Start DATASET EXTRACT
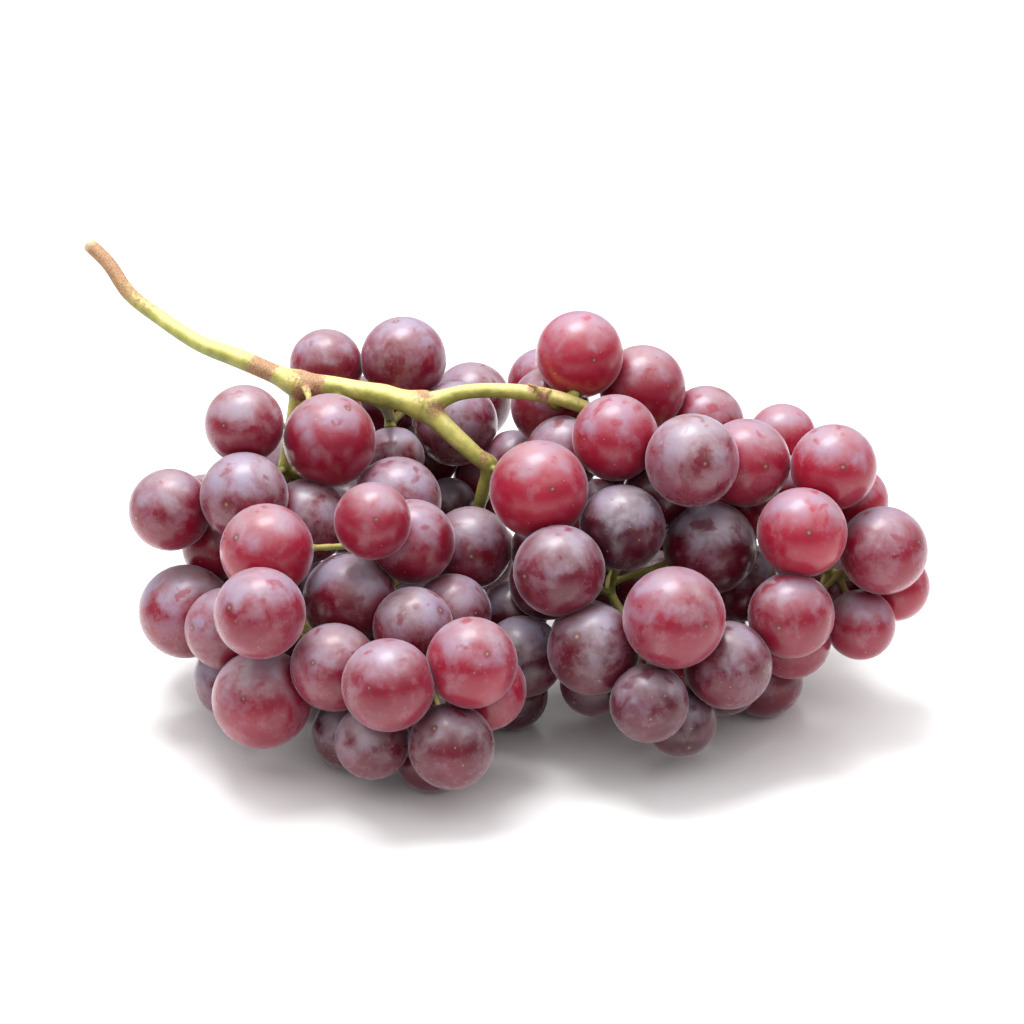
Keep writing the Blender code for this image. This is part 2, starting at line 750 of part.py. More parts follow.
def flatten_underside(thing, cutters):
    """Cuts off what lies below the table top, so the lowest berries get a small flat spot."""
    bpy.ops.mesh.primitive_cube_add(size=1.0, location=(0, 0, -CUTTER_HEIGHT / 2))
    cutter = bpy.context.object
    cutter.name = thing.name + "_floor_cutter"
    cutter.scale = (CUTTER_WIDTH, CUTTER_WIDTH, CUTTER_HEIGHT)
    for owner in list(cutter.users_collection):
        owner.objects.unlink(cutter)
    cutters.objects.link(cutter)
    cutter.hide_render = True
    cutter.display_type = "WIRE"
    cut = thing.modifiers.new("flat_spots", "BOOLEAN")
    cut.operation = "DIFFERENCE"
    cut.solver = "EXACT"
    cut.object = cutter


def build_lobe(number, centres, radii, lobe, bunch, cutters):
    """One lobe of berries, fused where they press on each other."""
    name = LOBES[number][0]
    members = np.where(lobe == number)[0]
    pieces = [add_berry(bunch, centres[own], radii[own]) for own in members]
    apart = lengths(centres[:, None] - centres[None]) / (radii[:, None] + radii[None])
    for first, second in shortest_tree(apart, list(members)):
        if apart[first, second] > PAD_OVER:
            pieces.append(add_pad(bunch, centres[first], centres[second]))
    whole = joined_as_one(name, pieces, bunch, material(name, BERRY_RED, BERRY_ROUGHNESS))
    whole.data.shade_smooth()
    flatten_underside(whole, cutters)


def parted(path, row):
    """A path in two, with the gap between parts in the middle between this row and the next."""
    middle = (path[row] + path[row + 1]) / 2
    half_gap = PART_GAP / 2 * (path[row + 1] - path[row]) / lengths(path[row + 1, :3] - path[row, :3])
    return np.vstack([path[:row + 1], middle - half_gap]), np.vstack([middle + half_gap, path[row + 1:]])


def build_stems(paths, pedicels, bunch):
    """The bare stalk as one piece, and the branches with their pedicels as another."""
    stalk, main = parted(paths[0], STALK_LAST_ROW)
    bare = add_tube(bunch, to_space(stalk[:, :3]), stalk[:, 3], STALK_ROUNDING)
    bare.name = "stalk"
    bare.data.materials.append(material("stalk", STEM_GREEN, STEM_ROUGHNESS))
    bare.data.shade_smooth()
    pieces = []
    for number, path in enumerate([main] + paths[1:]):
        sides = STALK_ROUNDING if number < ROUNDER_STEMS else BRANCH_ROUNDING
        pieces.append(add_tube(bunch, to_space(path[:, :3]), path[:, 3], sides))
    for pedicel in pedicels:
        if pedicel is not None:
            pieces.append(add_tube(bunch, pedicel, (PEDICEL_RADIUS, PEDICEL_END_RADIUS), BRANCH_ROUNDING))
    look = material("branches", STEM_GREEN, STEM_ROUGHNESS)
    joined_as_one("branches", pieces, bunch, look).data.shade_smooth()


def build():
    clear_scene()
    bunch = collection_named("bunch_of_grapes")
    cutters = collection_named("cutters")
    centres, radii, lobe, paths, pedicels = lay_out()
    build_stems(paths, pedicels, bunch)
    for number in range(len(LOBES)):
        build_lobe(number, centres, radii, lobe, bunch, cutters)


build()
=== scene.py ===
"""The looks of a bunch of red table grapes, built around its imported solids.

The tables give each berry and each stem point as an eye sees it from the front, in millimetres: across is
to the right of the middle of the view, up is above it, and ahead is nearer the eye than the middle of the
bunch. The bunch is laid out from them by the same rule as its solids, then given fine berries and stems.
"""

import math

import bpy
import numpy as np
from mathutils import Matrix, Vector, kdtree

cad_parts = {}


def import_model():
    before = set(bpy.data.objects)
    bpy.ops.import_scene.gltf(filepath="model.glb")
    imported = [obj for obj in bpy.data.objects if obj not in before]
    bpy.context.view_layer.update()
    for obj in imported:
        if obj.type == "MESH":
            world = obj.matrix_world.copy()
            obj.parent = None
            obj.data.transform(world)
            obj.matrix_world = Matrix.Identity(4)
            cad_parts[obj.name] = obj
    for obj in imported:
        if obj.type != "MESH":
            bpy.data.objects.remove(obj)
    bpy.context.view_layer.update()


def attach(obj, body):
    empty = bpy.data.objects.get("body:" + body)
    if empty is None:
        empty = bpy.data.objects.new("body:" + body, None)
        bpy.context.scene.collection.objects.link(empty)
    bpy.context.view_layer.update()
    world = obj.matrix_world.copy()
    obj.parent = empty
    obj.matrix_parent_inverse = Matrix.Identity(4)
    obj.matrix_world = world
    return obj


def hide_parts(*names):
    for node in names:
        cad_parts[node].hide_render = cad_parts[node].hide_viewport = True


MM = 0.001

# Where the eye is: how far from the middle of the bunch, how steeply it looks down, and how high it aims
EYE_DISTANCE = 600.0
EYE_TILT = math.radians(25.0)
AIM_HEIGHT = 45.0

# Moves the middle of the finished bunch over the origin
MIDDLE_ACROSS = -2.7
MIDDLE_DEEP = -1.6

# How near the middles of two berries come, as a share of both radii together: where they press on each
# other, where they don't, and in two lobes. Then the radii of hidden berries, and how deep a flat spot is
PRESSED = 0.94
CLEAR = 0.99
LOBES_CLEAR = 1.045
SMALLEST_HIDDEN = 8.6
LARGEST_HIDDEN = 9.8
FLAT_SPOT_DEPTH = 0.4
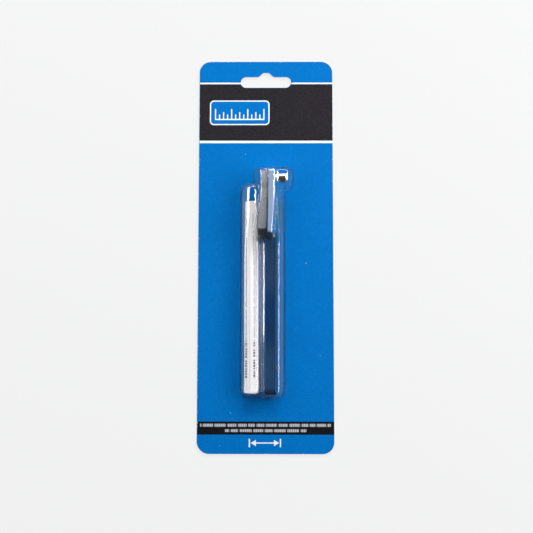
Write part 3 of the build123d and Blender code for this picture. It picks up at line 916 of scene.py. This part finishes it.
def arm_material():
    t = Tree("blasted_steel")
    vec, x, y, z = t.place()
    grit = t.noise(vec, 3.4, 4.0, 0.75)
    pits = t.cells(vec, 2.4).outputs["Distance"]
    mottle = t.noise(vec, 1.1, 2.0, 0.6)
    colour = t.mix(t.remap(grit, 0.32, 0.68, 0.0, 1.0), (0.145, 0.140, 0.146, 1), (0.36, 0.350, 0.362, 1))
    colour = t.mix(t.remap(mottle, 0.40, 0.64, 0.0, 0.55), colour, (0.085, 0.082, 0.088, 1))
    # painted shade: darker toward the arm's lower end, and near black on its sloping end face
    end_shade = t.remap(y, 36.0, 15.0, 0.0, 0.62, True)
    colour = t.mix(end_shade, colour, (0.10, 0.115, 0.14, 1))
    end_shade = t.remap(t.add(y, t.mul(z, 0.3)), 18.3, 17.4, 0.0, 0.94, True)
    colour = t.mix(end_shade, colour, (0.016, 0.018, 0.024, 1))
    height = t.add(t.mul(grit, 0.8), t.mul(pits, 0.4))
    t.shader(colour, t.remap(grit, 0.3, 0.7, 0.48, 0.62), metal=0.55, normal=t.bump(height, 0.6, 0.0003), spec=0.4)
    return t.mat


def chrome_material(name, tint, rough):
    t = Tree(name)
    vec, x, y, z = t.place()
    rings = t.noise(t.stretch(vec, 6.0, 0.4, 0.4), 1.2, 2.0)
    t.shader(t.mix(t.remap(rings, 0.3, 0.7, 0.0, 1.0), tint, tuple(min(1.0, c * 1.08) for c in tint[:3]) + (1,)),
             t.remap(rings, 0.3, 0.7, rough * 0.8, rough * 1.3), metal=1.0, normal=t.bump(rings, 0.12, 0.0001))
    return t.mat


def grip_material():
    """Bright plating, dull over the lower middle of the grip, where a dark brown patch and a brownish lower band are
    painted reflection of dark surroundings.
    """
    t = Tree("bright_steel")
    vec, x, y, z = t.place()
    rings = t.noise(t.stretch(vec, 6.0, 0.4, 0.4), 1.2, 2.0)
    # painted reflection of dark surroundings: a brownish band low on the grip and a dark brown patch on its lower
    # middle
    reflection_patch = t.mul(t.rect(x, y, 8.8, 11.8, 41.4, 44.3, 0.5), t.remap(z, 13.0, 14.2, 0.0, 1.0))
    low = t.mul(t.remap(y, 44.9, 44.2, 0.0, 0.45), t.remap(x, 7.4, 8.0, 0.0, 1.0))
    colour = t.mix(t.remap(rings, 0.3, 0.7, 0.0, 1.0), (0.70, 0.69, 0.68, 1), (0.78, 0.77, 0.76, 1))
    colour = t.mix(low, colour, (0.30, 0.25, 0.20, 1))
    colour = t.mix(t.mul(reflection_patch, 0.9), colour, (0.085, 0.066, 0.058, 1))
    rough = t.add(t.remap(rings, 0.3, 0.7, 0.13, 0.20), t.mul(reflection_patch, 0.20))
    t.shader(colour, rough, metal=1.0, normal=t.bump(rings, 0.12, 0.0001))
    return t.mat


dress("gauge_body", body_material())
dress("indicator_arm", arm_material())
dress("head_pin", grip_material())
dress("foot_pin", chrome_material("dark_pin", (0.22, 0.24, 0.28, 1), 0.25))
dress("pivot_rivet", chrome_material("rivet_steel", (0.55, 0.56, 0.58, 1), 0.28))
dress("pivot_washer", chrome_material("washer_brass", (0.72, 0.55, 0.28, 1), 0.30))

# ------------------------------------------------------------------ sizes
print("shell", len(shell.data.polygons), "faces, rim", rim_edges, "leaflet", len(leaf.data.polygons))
End DATASET EXTRACT
WHAT TO DO:
What do the lines above say from the one containing "obj.matrix_world = Matrix.Identity(4)" down to the one containing "if empty is"? Return them exactly, both end lines included, and only them.

CORRECT OUTPUT:
            obj.matrix_world = Matrix.Identity(4)
            cad_parts[obj.name] = obj
    for obj in imported:
        if obj.type != "MESH":
            bpy.data.objects.remove(obj)
    bpy.context.view_layer.update()


def attach(obj, body):
    empty = bpy.data.objects.get("body:" + body)
    if empty is None:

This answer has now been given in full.